Site 5C should be for the public
To The Editor:
Re “Tribeca tower draws united opposition for divided reasons (news article, April 2 – 8) and “Resnick’s 5C plan is wrong for this site” (editorial, April 2 –8):
Everyone is missing the point on 5C! How would you feel if the government told you to vacate your building so that your entire block can be torn down for some urban renewal plan? (You would be compensated and the future use of the block might contain such things as educational and affordable housing components.) But instead, the city land-banked your block for 44 years and then sold your property directly to a private developer to build a 45-story luxury apartment house? Well, the public purpose of clearing “blighted areas” under Urban Renewal without following the plan may have been legal and constitutional; but it stinks to high hell.
Instead of the Bloomberg administration getting this one-time revenue bump from the sale, the land should go up to public auction with restrictive covenants limiting the height with a 45,000-square-foot community facility. Sure, the city may get less for next year’s budget, but then again, the city probably got two-thirds of the Title 1 condemnation funds from Washington anyway.
The citizens of New York already paid for this land and evicted everyone there so that the land could be used for a better purpose. I am hoping that the community board and local elected officials take the urban renewal plan in spirit and remember those who were evicted from their buildings. The universal land use disposition resolution should have a restrictive declaration that gives the community a mid-rise building with a 45,000-square-foot community facility even if the sales price is lower than what the Economic Development Corp. anticipates.
Rick Landman
Rick Landman is a member of Community Board 1
Peacekeeping in Iraq
To The Editor:
I am writing in regards to an article published in your periodical entitled, “A Calmer Peace March on Madison Ave” by Mr. Keith Crandell (Talking Point, March 26 – April 1). Throughout the campaign in Iraq and other parts of the Middle East, it seems I have been purposely confused and deceived by my sources of information to believe that the United States is conducting peacekeeping missions and attempting to remove an oppressive regime that has been found undeniably guilty in world opinion of both mass murder and creation of a weapons program that are in direct violation of United Nations sanctions. I have recently become aware of sources in the media, namely your publication, Downtown Exress, that have revealed to me the fact that our mission in Iraq is less than noble, and unjustified. The article by Mr. Crandell seems to condemn the United States intervention in the Middle East, and goes on to say that we have no purpose in that region. If this is true, however, why does Mr. Crandell go on to say the following, citing it as the key message of the protests in New York City on Saturday, March 20?

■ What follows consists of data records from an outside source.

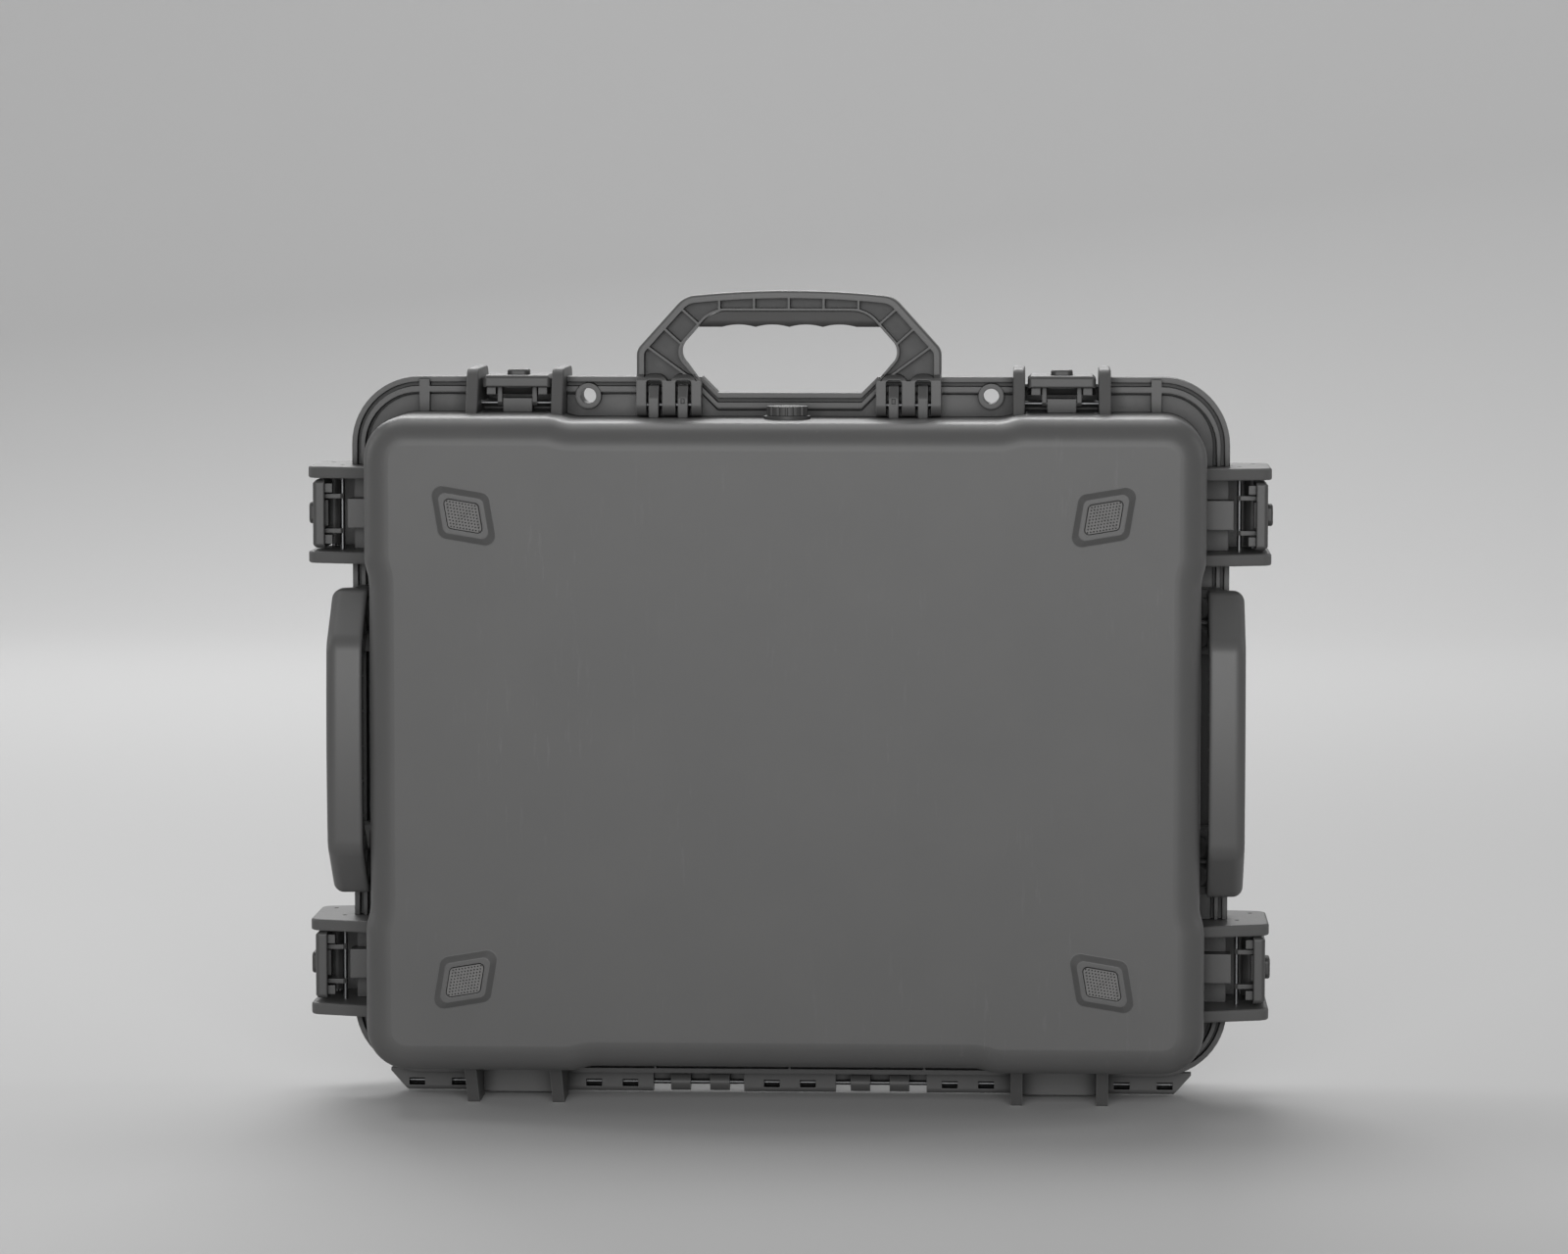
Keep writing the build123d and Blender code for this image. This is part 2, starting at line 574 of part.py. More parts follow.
def hinge_strip():
    """Base's half of the hinge: barrel behind a plate with windows and two open bays."""
    bottom = HINGE_Z - HINGE_BARREL
    top = HINGE_TOP
    y_front = Y_PART - HINGE_FRONT
    with BuildPart() as strip:
        with BuildSketch(face_plane(y_front, 0)):
            with BuildLine():
                Polyline(
                    (-HINGE_HALF_TOP, top + WAIST / 2),
                    (-HINGE_HALF_TOP, top),
                    (-HINGE_HALF_BOTTOM, bottom),
                    (HINGE_HALF_BOTTOM, bottom),
                    (HINGE_HALF_TOP, top),
                    (HINGE_HALF_TOP, top + WAIST / 2),
                    close=True,
                )
            make_face()
        extrude(amount=HINGE_FRONT + HINGE_BARREL, dir=TO_LID)
        with BuildSketch(Plane.YZ.offset(-HINGE_HALF_TOP)) as profile:
            with Locations(((y_front + Y_BASE_RIM) / 2, (bottom + top + WAIST) / 2)):
                Rectangle(Y_BASE_RIM - y_front, top + WAIST - bottom)
            fillet(profile.vertices().sort_by(Axis.X)[:2].sort_by(Axis.Y)[0], HINGE_ROUND)
            with Locations((Y_PART, HINGE_Z)):
                Circle(HINGE_BARREL)
        extrude(amount=2 * HINGE_HALF_TOP, mode=Mode.INTERSECT)
        for sign in SIDES:
            near, far = HINGE_BAY
            with Locations((sign * (near + far) / 2, Y_PART, bottom)):
                Box(far - near, 4 * HINGE_FRONT, 2 * (top - bottom), mode=Mode.SUBTRACT)
            for window in HINGE_WINDOWS:
                with Locations((sign * window, y_front, HINGE_Z)):
                    depth = 2 * (HINGE_FRONT + HINGE_PIN_RADIUS + OVER)
                    Box(HINGE_WINDOW_WIDTH, depth, HINGE_WINDOW_HEIGHT, mode=Mode.SUBTRACT)
    return strip.part


def foot_boss(at):
    """Raised foot with sloping sides."""
    with BuildPart() as boss:
        wide = foot_plan(Y_FACE, at, 0, FOOT_CORNER)
        narrow = foot_plan(Y_FACE - FOOT_RISE, at, FOOT_SLOPE, FOOT_CORNER - FOOT_SLOPE / 2)
        loft([wide, narrow])
    return boss.part


HINGE_LINE = wall_plane((0, Y_PART, HINGE_Z), (0, 0, 1))

with BuildPart() as base_shell:
    add(outer_form(Y_FACE, Y_BASE_RIM))
    add(rim_form(Y_BASE_RIM, 1, BASE_PANEL_DEPTH, BASE_SKIRT_DEPTH, BASE_LIP_DEPTH))
    add(padlock_ring(Y_BASE_RIM, 1, Mode.ADD))
    for latch in LATCHES.values():
        size = latch.size
        floor = size.floor - size.rise
        low, high = (-BASE_SKIRT_DEPTH - OVER, floor), (OVER, size.proud)
        add(slab(latch.plane, EAR_GAP / 2, low, high), mode=Mode.SUBTRACT)
        low = (low[0], BAY_FOOT - size.rise)
        if low[1] < floor:
            ribs = slab(latch.plane, EAR_GAP / 2, low, (-RIM_PLATE, floor + OVER))
            add(ribs, mode=Mode.SUBTRACT)
        ears = ear_pair(latch.plane, base_ear_points(size), [0, 0, 0, EAR_ROUND, 0], -size.rise / 2)
        add(ears)
        add(keeper_block(latch))
        bore = LATCH_PIN_RADIUS + PIN_SEAT
        add(rod(latch.plane, (-KEEPER, -KEEPER_DEPTH), bore, EAR_OUTER + OVER), mode=Mode.SUBTRACT)
    for plane in PIVOTS.values():
        for sign in SIDES:
            arm = handle_arms(sign, plane)
            half = HANDLE_ARM_WIDTH / 2 + HANDLE_BAY_GAP
            low = (-BASE_DEPTH / 2, -HANDLE_RISE)
            high = (HANDLE_BARREL + HANDLE_CLEAR, HANDLE_REACH)
            add(slab(arm, half, low, high), mode=Mode.SUBTRACT)
            add(handle_lugs(arm))
            bore = HANDLE_PIN_RADIUS + PIN_SEAT
            add(rod(arm, (0, 0), bore, HANDLE_ARM_WIDTH / 2), mode=Mode.SUBTRACT)
            add(lug_mark(sign, arm), mode=Mode.SUBTRACT)
    add(hinge_strip())
    for plane in STANDS:
        foot = -STAND_DROP - EAR_FOOT
        near, height = STAND_NEAR
        sole = [(-STAND_BASE, 0), (-STAND_CLEAR, 0)]
        outline = [(-near, foot), (-near, -height)] + sole + [(-STAND_CLEAR, foot)]
        add(ear_pair(plane, outline, [0, 0, EAR_ROUND / 2, 0, 0]))
        low = (-STAND_BLOCK, -STAND_DROP - WAIST / 2)
        add(slab(plane, EAR_GAP / 2, low, (-HINGE_FRONT + OVER, -STAND_BLOCK_DROP)))
    bore = HINGE_PIN_RADIUS + PIN_SEAT
    add(rod(HINGE_LINE, (0, 0), bore, HINGE_PIN_HALF + OVER), mode=Mode.SUBTRACT)
    for x in HINGE_TIES:
        height = LIP_OUTER.hinge + WAIST
        with Locations((x, Y_BASE_RIM - BASE_LIP_DEPTH / 2, HINGE_TOP + height / 2)):
            Box(HINGE_TIE, BASE_LIP_DEPTH, height)
    tongue = SEAL_CHANNEL_DEPTH - SEAL_HEIGHT - SEAL_SETTLE
    extrude(seal_ring(Y_BASE_RIM, TONGUE_WIDTH), amount=tongue, dir=TO_LID)
    for at in FEET:
        add(foot_boss(at))
        margin, corner = FOOT_PAD_MARGIN - FOOT_PAD_GAP, FOOT_PAD_CORNER + FOOT_PAD_GAP
        pocket = foot_plan(Y_FACE - FOOT_RISE, at, margin, corner)
        sunk = FOOT_PAD_THICK - FOOT_PAD_PROUD
        extrude(pocket, amount=sunk, dir=TO_LID, mode=Mode.SUBTRACT)
    add(cavity_form(Y_FACE + WALL, Y_PART + OVER, CAVITY_EDGE), mode=Mode.SUBTRACT)
    with BuildSketch(Plane(origin=VALVE.origin, x_dir=VALVE.x_dir, z_dir=VALVE.z_dir)):
        Circle(VALVE_HUB_RADIUS + PIN_SEAT)
    extrude(amount=2 * WALL, both=True, mode=Mode.SUBTRACT)
    add(padlock_ring(Y_BASE_RIM, 1, Mode.SUBTRACT), mode=Mode.SUBTRACT)

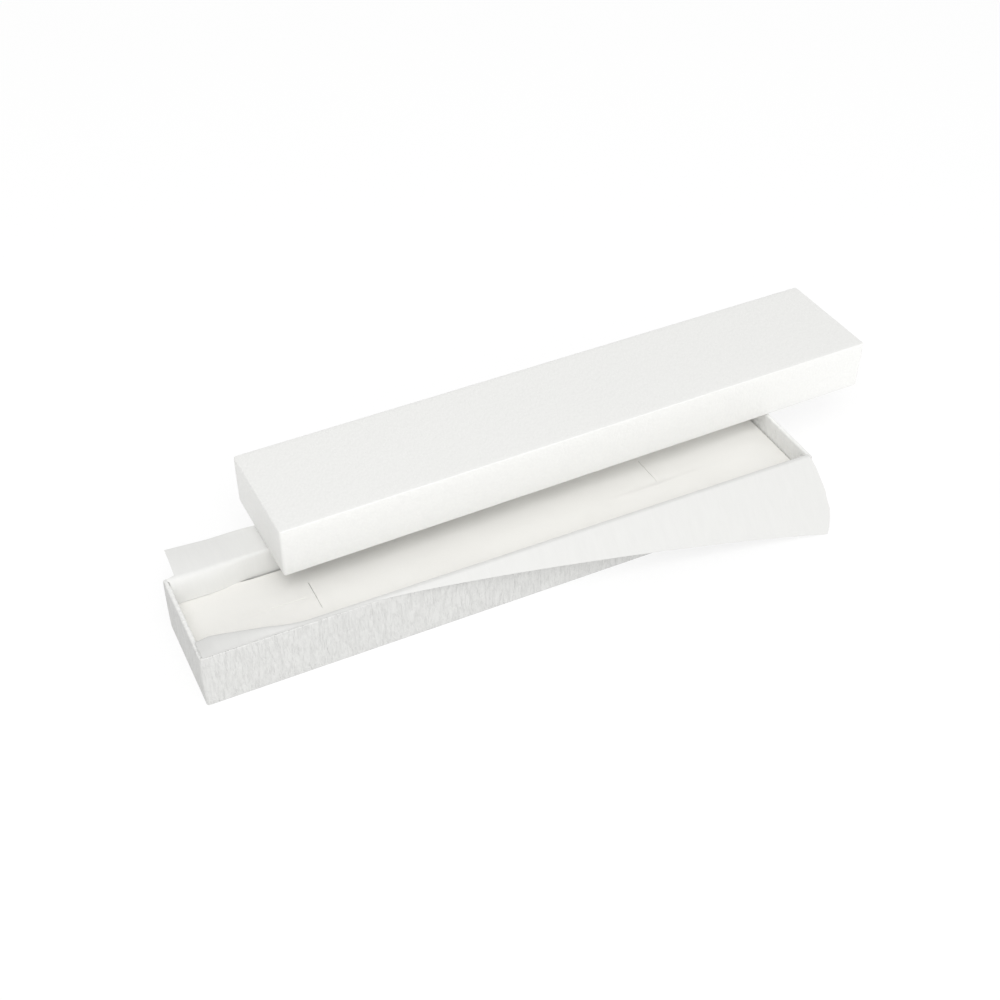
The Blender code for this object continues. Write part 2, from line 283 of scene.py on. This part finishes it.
def outline(half_x, half_y, inset, stops_x, stops_y):
    """Corner-rounded ring at an inset, counter-clockwise: (x, y, distance along the outer ring)."""
    radius = max(CORNER_RADIUS - inset, LEAST_RADIUS)
    centre_x = half_x - inset - radius
    centre_y = half_y - inset - radius
    scale_x = centre_x / (half_x - CORNER_RADIUS)
    scale_y = centre_y / (half_y - CORNER_RADIUS)
    ring = []
    along = 0.0
    sides = (
        ([(half_x - inset, y * scale_y) for y in stops_y], stops_y, (1, 1)),
        ([(x * scale_x, half_y - inset) for x in reversed(stops_x)], stops_x, (-1, 1)),
        ([(inset - half_x, y * scale_y) for y in reversed(stops_y)], stops_y, (-1, -1)),
        ([(x * scale_x, inset - half_y) for x in stops_x], stops_x, (1, -1)),
    )
    arc = math.pi / 2 * CORNER_RADIUS
    for number, (points, stops, (sx, sy)) in enumerate(sides):
        offsets = [s - stops[0] for s in stops]
        if number in (1, 2):
            offsets = [stops[-1] - s for s in reversed(stops)]
        ring += [(x, y, along + offset) for (x, y), offset in zip(points, offsets)]
        along += stops[-1] - stops[0]
        for step in range(1, EDGE_STEPS):
            share = step / EDGE_STEPS
            angle = math.pi / 2 * (number + share)
            ring.append((sx * centre_x + radius * math.cos(angle),
                         sy * centre_y + radius * math.sin(angle),
                         along + arc * share))
        along += arc
    return ring, along


def ring_cap(stops_x, stops_y):
    """Faces that close a ring that is drawn in to a narrow slot: quads across it, and its two ends."""
    turn = EDGE_STEPS - 1
    back = len(stops_y) + turn
    front = back + len(stops_x) + turn + len(stops_y) + turn
    total = front + len(stops_x) + turn
    last = len(stops_x) - 1
    faces = []
    for k in range(last):
        faces.append((front + k, back + last - k, back + last - k - 1, front + k + 1))
    faces.append(tuple([*range(front + last, total), *range(0, back + 1)][::-1]))
    faces.append(tuple(range(back + last, front + 1))[::-1])
    return faces


def quarter(centre, radius, start, end):
    """Points of a quarter turn in (inset, z) about a centre, both angles in degrees."""
    turns = [math.radians(mix(start, end, k / EDGE_STEPS)) for k in range(EDGE_STEPS + 1)]
    return [(centre[0] + radius * math.cos(t), centre[1] + radius * math.sin(t)) for t in turns]


def tray_profile(half_y, height, edge):
    """(inset, z) from the middle of the closed face, round the rim and down the inside."""
    profile = [(inset, 0.0) for inset in (half_y - CAP_HALF, half_y * 0.7, half_y * 0.45, *FACE_ROWS)]
    profile += quarter((edge, edge), edge, 270.0, 180.0)
    for share in WALL_ROWS:
        profile.append((0.0, mix(edge, height - RIM_ROUND, share)))
    profile += quarter((RIM_ROUND, height - RIM_ROUND), RIM_ROUND, 180.0, 90.0)
    inner = WALL - RIM_ROUND
    profile += quarter((inner, height - RIM_ROUND), RIM_ROUND, 90.0, 0.0)
    for share in TURN_IN_ROWS:
        profile.append((WALL, mix(height - RIM_ROUND, height - TURN_IN, share)))
    return profile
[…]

“Let it not appear that the day was one marked simply by clever messages. Underlying all the messages and chants and the blaring over loudspeakers were two deeply serious purposes: (1) to end the killing in Iraq and (2) by our large numbers make it clear that there was and is wide and continuing public support for peace. “
If Mr. Crandell is in support of peace, and is an avid supporter of the cessation of killing and senseless violence in Iraq, why then does he in other parts of his article contradict himself by saying that we should remove our forces from Iraq and other Middle Eastern regions? As a member of the United States military, I have the utmost confidence in the leaders assigned to the region to execute their peacekeeping and enforcing mission with the utmost of discretion and skill, allowing no un-needed violence against innocents to take place, and most specifically to liberate a once enslaved people from the Baath party strongholds that continue to torture the Iraqi landscape with bombings and raids on Iraqi civilians and U.S. Military servicemen. Furthermore, the anti-terrorist objectives of Operation Enduring Freedom and the Iraqi intervention seem to me to also indicate a strong dedication on the part of America to enforce peace and a cessation to needless killing of innocent civilians, killing that struck America profoundly on Sept. 11, 2001, and then more recently Spain on March 11, 2004.
I am deeply confused by Mr. Crandell’s arguments against U.S. military intervention.